Par Ibrahim Tabet − Avril 2017
« Nous autres civilisations, nous savons
maintenant que nous sommes mortelles »
Paul Valéry
L’Histoire n’est pas un long fleuve tranquille. Elle garde les traces archéologiques des civilisations échouées sur ses rives, et son cours tumultueux est jalonné de périodes plus ou moins longues de reflux. Qu’il s’agisse de décadence culturelle et morale, de régression matérielle et démographique ou de crises socio-économiques et politiques qui se nourrissent souvent mutuellement.

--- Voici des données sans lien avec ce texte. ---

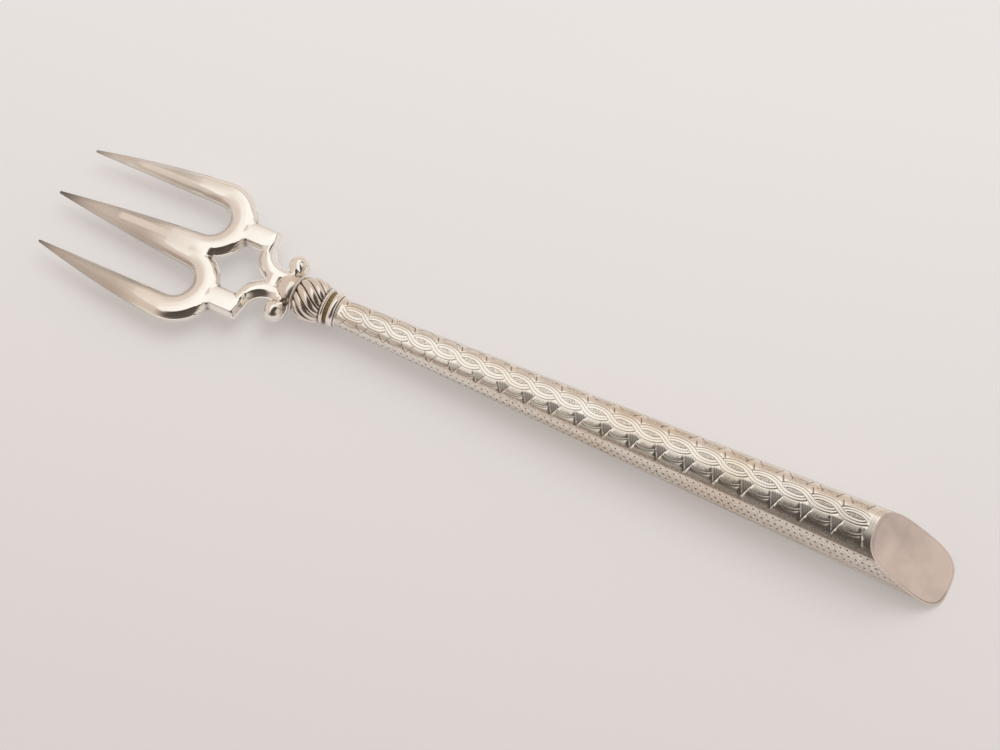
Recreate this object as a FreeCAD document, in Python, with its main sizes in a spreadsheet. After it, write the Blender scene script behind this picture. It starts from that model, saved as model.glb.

Dans le sillage de la déferlante des peuples de la mer (« Volkswanderung ») qui détruisit la civilisation mycénienne au treizième siècle avant notre ère, la connaissance de l’écriture, écrit Arnold Toynbee, disparut de la mer Égée jusqu’en 750 av. J.-C. Après les invasions barbares, il a fallu dix siècles à l’Europe pour rattraper le niveau de développement qui était le sien du temps de l’Empire romain. La croyance que le progrès matériel entraînerait nécessairement un progrès moral et social fut ébranlée au siècle dernier. La crise de 1929 envoya des millions de gens au chômage, les deux guerres mondiales firent des dizaines de millions de victimes et le génocide juif montra qu’une idéologie pernicieuse peut faire retomber une frange d’un des peuples les plus civilisés de la terre dans la barbarie.